# START OF Given data
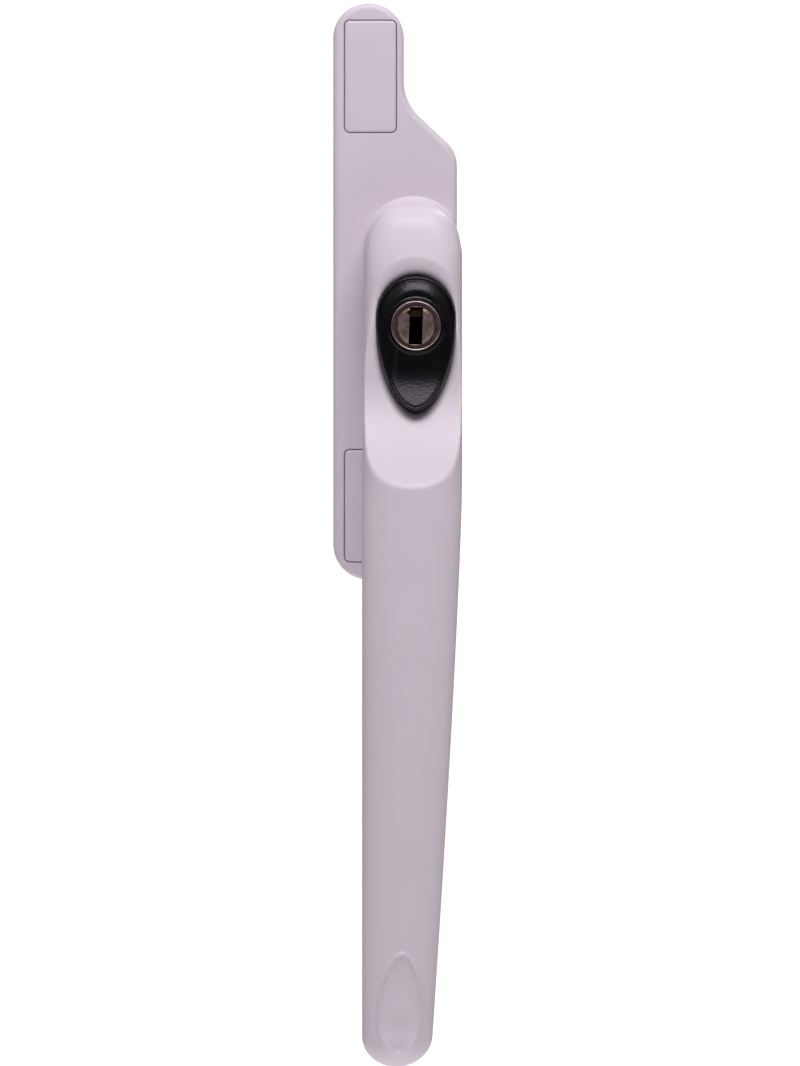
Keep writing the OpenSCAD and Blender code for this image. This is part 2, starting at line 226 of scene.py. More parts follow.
def drawn_metal(name, pale, deep, rough, along, shade_below=None):
    """Metal with drawing lines one way and clouded plating, with painted shade below a height if asked.
    """
    f = new_finish(name)
    where = f.place()
    lines = f.noise(f.stretch(where, along), 60.0, 3.0, 0.6)
    cloud = f.noise(where, 180.0, 4.0)
    fleck = f.step(f.noise(where, 2400.0, 2.0), 0.62, 0.74)
    colour = f.blend(f.step(cloud, 0.3, 0.7), rgba(*deep), rgba(*pale))
    colour = f.blend(fleck * 0.25, colour, darker(deep, 0.6))
    if shade_below:
        # Painted shade: the colour goes near black below the first height and is its own above the
        # second.
        up = f.add("ShaderNodeSeparateXYZ", {}, {"Vector": where}, out="Z")
        unshaded = f.step(up, shade_below[0] * MM, shade_below[1] * MM)
        colour = f.blend(unshaded, UNDER_PAINTED_SHADE, colour)
    gloss = rough + 0.18 * lines + 0.1 * fleck
    normal = f.bump(lines, 0.15, 0.0001)
    return f.surface(Base_Color=colour, Metallic=1.0, Roughness=gloss, Normal=normal)


def plain_polymer(name, pale, deep, rough):
    """Unpainted moulding with a dull, slightly uneven skin."""
    f = new_finish(name)
    where = f.place()
    cloud = f.noise(where, 240.0, 4.0)
    skin = f.noise(where, 1600.0, 2.0)
    colour = f.blend(f.step(cloud, 0.3, 0.7), rgba(*deep), rgba(*pale))
    return f.surface(Base_Color=colour, Roughness=rough + 0.1 * skin, Normal=f.bump(skin, 0.1, 0.0002))


LOCK_X, LOCK_Z = 0.6, -16.5
enamel = white_enamel("sprayed_enamel", (0.80, 0.71, 0.79), (0.78, 0.69, 0.768), 0.4)
cover_skin = white_enamel("cover_skin", (0.79, 0.705, 0.79), (0.765, 0.68, 0.76), 0.44)
jet = black_moulding("black_moulding")
nickel = turned_metal("satin_nickel", (0.62, 0.475, 0.465), (0.36, 0.255, 0.25), (LOCK_X, LOCK_Z), 0.2)
# The wafers get painted shade on their lower part, below the lock's axis.
wafer_metal = drawn_metal(
    "wafer_brass", (0.15, 0.075, 0.04), (0.07, 0.035, 0.02), 0.42, (40, 400, 40), (-18.5, -16.0)
)
zinc = drawn_metal("zinc_plate", (0.66, 0.68, 0.70), (0.50, 0.52, 0.55), 0.26, (90, 4, 90))
spring = drawn_metal("spring_steel", (0.40, 0.41, 0.45), (0.24, 0.25, 0.29), 0.26, (60, 60, 8))
nylon = plain_polymer("bush_nylon", (0.80, 0.80, 0.75), (0.72, 0.72, 0.66), 0.45)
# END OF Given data
Do this:
Extract all of the data exactly as written.

Final result:
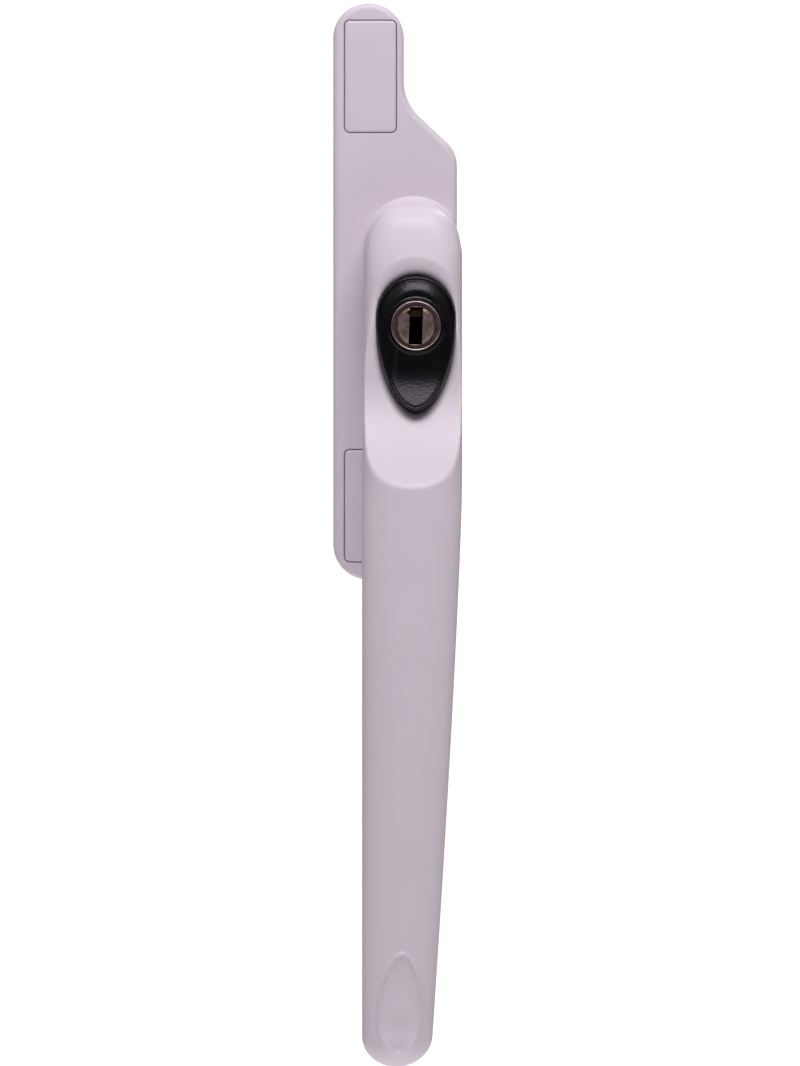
Keep writing the OpenSCAD and Blender code for this image. This is part 2, starting at line 226 of scene.py. More parts follow.
def drawn_metal(name, pale, deep, rough, along, shade_below=None):
    """Metal with drawing lines one way and clouded plating, with painted shade below a height if asked.
    """
    f = new_finish(name)
    where = f.place()
    lines = f.noise(f.stretch(where, along), 60.0, 3.0, 0.6)
    cloud = f.noise(where, 180.0, 4.0)
    fleck = f.step(f.noise(where, 2400.0, 2.0), 0.62, 0.74)
    colour = f.blend(f.step(cloud, 0.3, 0.7), rgba(*deep), rgba(*pale))
    colour = f.blend(fleck * 0.25, colour, darker(deep, 0.6))
    if shade_below:
        # Painted shade: the colour goes near black below the first height and is its own above the
        # second.
        up = f.add("ShaderNodeSeparateXYZ", {}, {"Vector": where}, out="Z")
        unshaded = f.step(up, shade_below[0] * MM, shade_below[1] * MM)
        colour = f.blend(unshaded, UNDER_PAINTED_SHADE, colour)
    gloss = rough + 0.18 * lines + 0.1 * fleck
    normal = f.bump(lines, 0.15, 0.0001)
    return f.surface(Base_Color=colour, Metallic=1.0, Roughness=gloss, Normal=normal)


def plain_polymer(name, pale, deep, rough):
    """Unpainted moulding with a dull, slightly uneven skin."""
    f = new_finish(name)
    where = f.place()
    cloud = f.noise(where, 240.0, 4.0)
    skin = f.noise(where, 1600.0, 2.0)
    colour = f.blend(f.step(cloud, 0.3, 0.7), rgba(*deep), rgba(*pale))
    return f.surface(Base_Color=colour, Roughness=rough + 0.1 * skin, Normal=f.bump(skin, 0.1, 0.0002))


LOCK_X, LOCK_Z = 0.6, -16.5
enamel = white_enamel("sprayed_enamel", (0.80, 0.71, 0.79), (0.78, 0.69, 0.768), 0.4)
cover_skin = white_enamel("cover_skin", (0.79, 0.705, 0.79), (0.765, 0.68, 0.76), 0.44)
jet = black_moulding("black_moulding")
nickel = turned_metal("satin_nickel", (0.62, 0.475, 0.465), (0.36, 0.255, 0.25), (LOCK_X, LOCK_Z), 0.2)
# The wafers get painted shade on their lower part, below the lock's axis.
wafer_metal = drawn_metal(
    "wafer_brass", (0.15, 0.075, 0.04), (0.07, 0.035, 0.02), 0.42, (40, 400, 40), (-18.5, -16.0)
)
zinc = drawn_metal("zinc_plate", (0.66, 0.68, 0.70), (0.50, 0.52, 0.55), 0.26, (90, 4, 90))
spring = drawn_metal("spring_steel", (0.40, 0.41, 0.45), (0.24, 0.25, 0.29), 0.26, (60, 60, 8))
nylon = plain_polymer("bush_nylon", (0.80, 0.80, 0.75), (0.72, 0.72, 0.66), 0.45)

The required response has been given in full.